## REQUEST:
Report, word for word, every line of the material that contains "return".

## DATASET EXCERPT:
════════════════

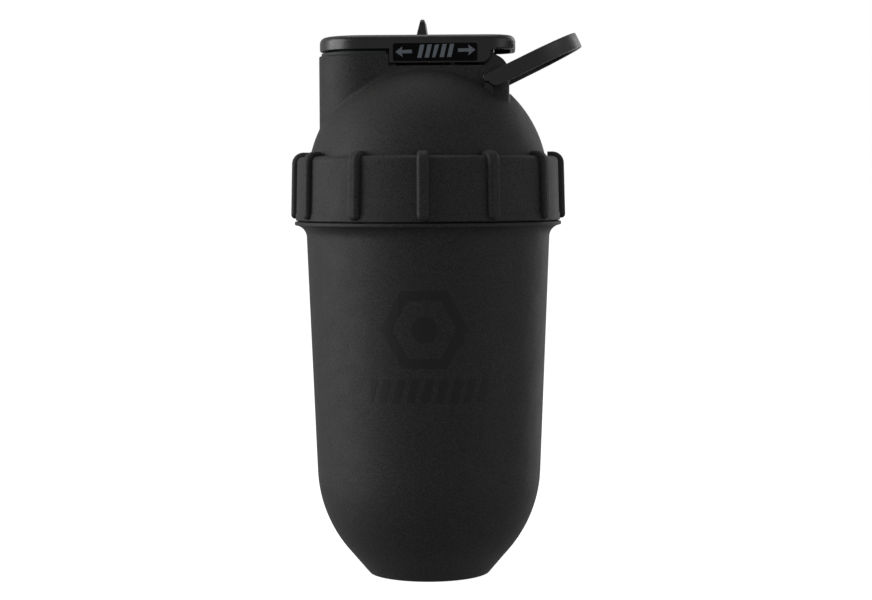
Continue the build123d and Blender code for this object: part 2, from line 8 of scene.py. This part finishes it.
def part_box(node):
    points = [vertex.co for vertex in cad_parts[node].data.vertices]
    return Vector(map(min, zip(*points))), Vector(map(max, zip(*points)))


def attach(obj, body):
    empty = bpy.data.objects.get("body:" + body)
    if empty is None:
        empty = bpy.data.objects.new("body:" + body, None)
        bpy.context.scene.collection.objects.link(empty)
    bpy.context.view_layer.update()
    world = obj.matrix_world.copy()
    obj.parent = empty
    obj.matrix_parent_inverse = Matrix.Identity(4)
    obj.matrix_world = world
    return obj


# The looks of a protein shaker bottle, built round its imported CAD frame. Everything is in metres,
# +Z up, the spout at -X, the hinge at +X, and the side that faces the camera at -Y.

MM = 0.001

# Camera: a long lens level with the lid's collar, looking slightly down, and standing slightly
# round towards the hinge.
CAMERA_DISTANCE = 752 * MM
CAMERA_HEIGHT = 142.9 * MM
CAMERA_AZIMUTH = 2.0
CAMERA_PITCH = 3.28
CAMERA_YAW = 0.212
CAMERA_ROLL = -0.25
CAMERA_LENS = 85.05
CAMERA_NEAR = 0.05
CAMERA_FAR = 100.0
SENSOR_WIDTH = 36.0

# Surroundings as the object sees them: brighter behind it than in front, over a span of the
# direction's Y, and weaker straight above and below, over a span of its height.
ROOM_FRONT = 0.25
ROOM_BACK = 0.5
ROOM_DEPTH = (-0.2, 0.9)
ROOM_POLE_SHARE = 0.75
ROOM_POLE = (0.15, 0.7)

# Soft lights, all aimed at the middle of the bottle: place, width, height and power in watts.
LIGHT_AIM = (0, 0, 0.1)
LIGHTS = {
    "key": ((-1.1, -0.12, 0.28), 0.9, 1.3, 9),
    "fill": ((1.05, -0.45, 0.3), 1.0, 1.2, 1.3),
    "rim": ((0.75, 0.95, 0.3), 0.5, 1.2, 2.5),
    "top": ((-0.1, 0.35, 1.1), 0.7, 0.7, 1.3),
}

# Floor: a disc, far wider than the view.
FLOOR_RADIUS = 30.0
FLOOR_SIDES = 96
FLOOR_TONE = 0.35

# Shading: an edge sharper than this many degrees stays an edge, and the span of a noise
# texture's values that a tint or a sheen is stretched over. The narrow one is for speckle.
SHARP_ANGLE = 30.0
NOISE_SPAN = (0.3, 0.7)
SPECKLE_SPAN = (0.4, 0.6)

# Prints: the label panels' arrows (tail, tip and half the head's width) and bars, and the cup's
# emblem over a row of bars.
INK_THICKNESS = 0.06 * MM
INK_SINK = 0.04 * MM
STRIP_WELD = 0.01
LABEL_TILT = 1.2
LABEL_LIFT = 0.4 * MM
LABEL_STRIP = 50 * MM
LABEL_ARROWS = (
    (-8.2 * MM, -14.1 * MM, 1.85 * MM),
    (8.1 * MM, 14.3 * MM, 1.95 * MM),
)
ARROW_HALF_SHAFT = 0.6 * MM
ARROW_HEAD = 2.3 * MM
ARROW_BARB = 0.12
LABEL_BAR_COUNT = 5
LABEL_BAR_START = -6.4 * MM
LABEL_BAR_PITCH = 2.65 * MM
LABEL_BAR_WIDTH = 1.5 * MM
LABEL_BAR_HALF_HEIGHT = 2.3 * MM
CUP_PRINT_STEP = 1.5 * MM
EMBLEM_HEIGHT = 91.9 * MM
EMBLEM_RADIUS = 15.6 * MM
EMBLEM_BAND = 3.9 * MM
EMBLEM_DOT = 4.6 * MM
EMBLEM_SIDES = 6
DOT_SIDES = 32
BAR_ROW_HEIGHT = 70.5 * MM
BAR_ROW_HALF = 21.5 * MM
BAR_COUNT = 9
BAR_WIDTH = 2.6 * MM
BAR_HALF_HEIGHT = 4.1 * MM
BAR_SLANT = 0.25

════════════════

## EXERCISE OUTPUT:
    return Vector(map(min, zip(*points))), Vector(map(max, zip(*points)))
    return obj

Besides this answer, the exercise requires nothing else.